こうした請求に関するトラブルの対策としては、見積段階で具体的な作業の中身や料金の詳細について、きちんと確認しておくことが大事です。その際に、追加オプションの有無やその内容・金額についても明らかにしておきましょう。仮にそうした点の説明を渋るような業者であれば、依頼しない方が賢明です。
不法投棄
遺品整理で気を付けたいトラブル、最後は「不法投棄」の問題です。
遺品整理では、大量の不用品が発生することが多くなっています。そうした不用品は、遺族の要望や法に準じて適正に処分することが求められますが、一般的な業者であれば、この点についてきちんとクリアしているのが通常です。しかし、悪質な業者に依頼した場合、回収した不用品を不法に山奥に捨てたり、川底に沈めるといったケースが少なくありません。

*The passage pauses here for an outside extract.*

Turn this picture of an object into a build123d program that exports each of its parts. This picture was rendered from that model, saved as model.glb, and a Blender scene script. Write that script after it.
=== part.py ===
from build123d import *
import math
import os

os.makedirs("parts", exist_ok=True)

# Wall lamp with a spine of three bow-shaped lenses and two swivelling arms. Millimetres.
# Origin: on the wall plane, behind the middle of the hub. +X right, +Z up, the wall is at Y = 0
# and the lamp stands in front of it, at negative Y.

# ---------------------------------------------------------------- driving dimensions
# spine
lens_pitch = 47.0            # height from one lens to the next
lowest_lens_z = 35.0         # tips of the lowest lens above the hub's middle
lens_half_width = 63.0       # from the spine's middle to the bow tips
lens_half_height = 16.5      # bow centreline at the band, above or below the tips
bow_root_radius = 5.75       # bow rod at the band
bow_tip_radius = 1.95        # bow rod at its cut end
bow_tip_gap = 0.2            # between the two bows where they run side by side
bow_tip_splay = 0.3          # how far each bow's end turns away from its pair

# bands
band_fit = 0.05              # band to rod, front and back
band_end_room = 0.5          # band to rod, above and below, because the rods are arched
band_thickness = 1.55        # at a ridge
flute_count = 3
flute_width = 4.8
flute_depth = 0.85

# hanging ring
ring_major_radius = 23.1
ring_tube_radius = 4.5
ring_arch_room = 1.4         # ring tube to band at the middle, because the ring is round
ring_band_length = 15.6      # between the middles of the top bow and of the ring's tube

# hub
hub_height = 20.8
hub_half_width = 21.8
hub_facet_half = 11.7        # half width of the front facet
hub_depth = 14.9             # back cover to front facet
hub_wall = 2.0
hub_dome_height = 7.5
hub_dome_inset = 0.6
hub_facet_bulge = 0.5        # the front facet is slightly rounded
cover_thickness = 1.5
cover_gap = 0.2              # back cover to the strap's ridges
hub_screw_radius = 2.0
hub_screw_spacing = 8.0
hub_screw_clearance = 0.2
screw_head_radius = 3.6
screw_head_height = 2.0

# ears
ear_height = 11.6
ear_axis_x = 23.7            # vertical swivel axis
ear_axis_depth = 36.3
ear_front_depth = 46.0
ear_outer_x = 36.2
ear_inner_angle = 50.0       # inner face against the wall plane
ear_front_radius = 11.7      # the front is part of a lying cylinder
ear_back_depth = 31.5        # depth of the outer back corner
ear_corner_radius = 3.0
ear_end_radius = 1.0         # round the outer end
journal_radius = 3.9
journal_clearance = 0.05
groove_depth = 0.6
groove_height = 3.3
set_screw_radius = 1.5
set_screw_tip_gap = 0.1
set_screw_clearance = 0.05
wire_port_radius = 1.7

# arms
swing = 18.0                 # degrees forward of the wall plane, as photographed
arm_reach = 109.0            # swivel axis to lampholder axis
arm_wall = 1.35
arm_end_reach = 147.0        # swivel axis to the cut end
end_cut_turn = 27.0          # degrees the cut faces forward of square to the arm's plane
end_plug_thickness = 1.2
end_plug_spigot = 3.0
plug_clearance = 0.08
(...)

こうした投棄は大抵の場合、本来供養のお焚き上げや処分・リサイクルなどにかけるべき費用を浮かして、少しでも利幅を増やそうという狙いから行われるようになっています。この場合厄介なのが、不法投棄を行ったのが業者であっても、持ち主の遺族が責任を問われるおそれがあるということです。ですから、不法投棄を行うような業者には絶対に依頼しないことが必要となります。
その対策としては、「極端に安い料金を謳う業者は疑う」という意識を徹底することが挙げられます。こうした業者は、不当に処分費用を安く抑えている可能性があるためです。また、「一般廃棄物収集運搬業許可」などの資格を持っているかどうかも、事前にしっかり確かめておきましょう。